Fortunately, that is not how human sexuality works out there in the empirically-occurring universe. People generally do not grow new sexual interests simply because they are exposed to “surprising and shocking visuals”. Be honest with yourself: you know this and I know this. We know what kind of erotica we like and, when we are interested in looking at erotica, we tend to go back to the same kinds of things again and again. We don’t suddenly become interested in the things we qualify as “yucky stuff” simply because we run across them on the sites we surf. And we certainly don’t become “addicted” to that stuff.
Now yes, I’m aware that there are all sorts of individual exceptions to this rule and that there probably is a small minority of people out there who are exactly as Wilson and Robinson describe them. The problem is, this minority is being held up to the world by the authors as if they were the new norm, being inexorably created by our evolutionary-driven brain chemistry.

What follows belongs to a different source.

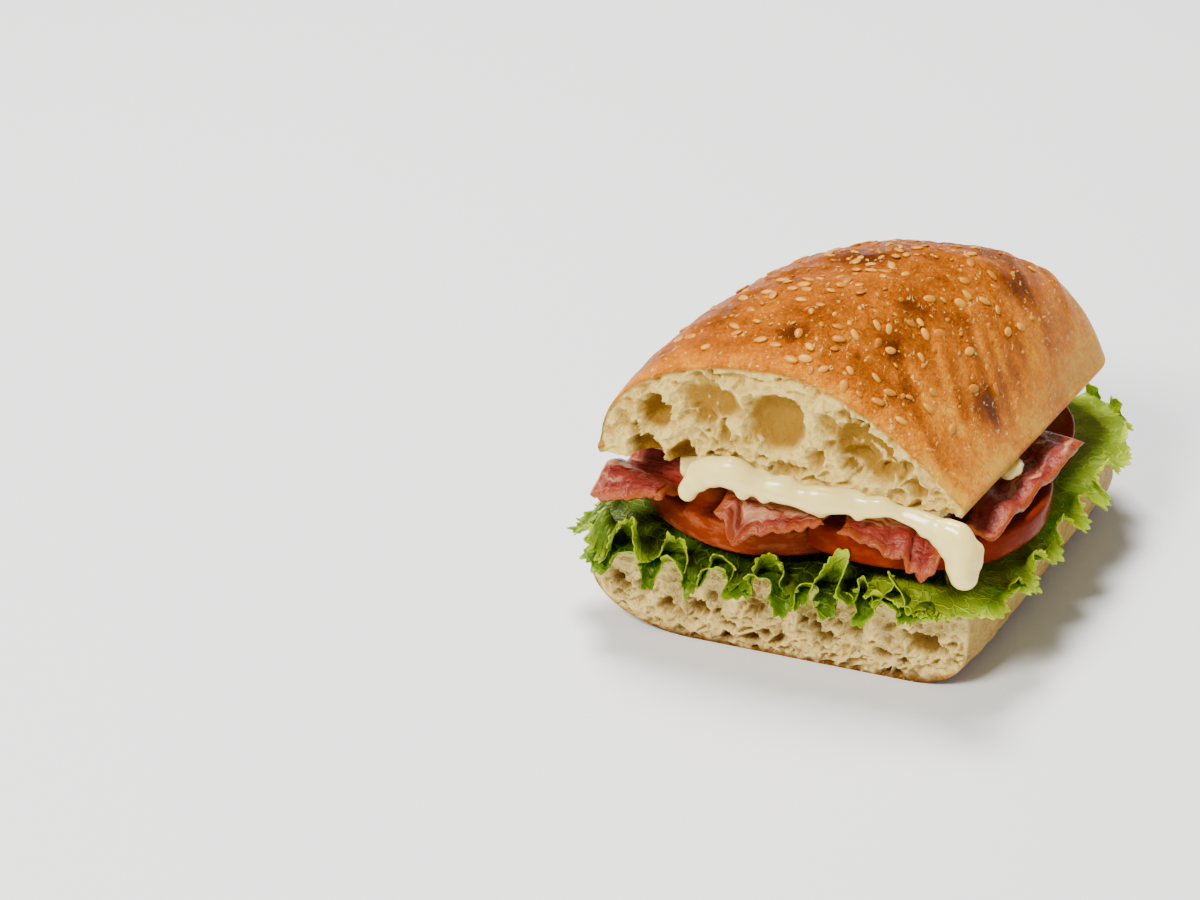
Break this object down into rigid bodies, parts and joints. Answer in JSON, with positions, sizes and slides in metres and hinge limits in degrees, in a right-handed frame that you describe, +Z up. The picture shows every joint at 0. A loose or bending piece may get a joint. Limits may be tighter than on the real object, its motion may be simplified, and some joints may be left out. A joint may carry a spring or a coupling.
{
  "type": "bacon lettuce tomato turkish roll",
  "caption": "Half of a sesame-crusted Turkish roll, cut across, filled with frilled lettuce, sliced tomato, bacon rashers and a run of mayonnaise that drips at one corner",
  "frame": {"origin": "bottom centre of the box round the whole part, on the surface it lies on", "axes": "+Z up through the roll, +X to the right along the cut face, the cut face looks towards -Y and the rounded end lies towards +Y"},
  "size_m": [0.1214, 0.1244, 0.082],
  "materials": {
    "crust": "satin",
    "crumb": "matte",
    "lettuce": "satin",
    "tomato": "gloss",
    "bacon": "gloss",
    "mayonnaise": "gloss"
  },
  "bodies": {
    "root": {"bread_crown": "crust", "bread_heel": "crumb", "lettuce_front": "lettuce", "lettuce_right": "lettuce", "lettuce_rear": "lettuce", "lettuce_left": "lettuce", "tomato_left": "tomato", "tomato_right": "tomato", "tomato_rear_left": "tomato", "tomato_rear_right": "tomato", "bacon_left": "bacon", "bacon_middle_left": "bacon", "bacon_middle_right": "bacon", "bacon_right": "bacon", "mayonnaise": "mayonnaise"}
  },
  "joints": []
}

But it’s Wilson and Robinson’s emphasis on “addiction as brain chemistry” that’s the really interesting part of their argument. After all, if we take their definition of “addiction” seriously, it’s sexual release itself that is the real culprit here, not porn. Porn is simply the means through which people achieve sexual release. What gets the dopamine flooding, of course, is orgasm.
Now that’s damned interesting, seeing as how the female capacity for multiple orgasms in one sitting (laying?) has been bandied about by feminism for the better part of four decades now as God’s Gift to Womenkind. An entire industry of vibrators and sex toys has been built off of the fact that when the ladies go to it, they don’t even have to take a “five minute breather” before they get back to the serious business of, as we say here in Brazil, “making like a crab” (think about it).
So if Robinson and Wilson are correct, the masturbation-positive emphasis on female multiple orgasms that Western culture has been living since the early 1970s, at least, should have already produced two generations of hopeless female dopamine addicts.
Again, I’ll leave it up to the readers to decide for themselves, based on their own experience, if this is true.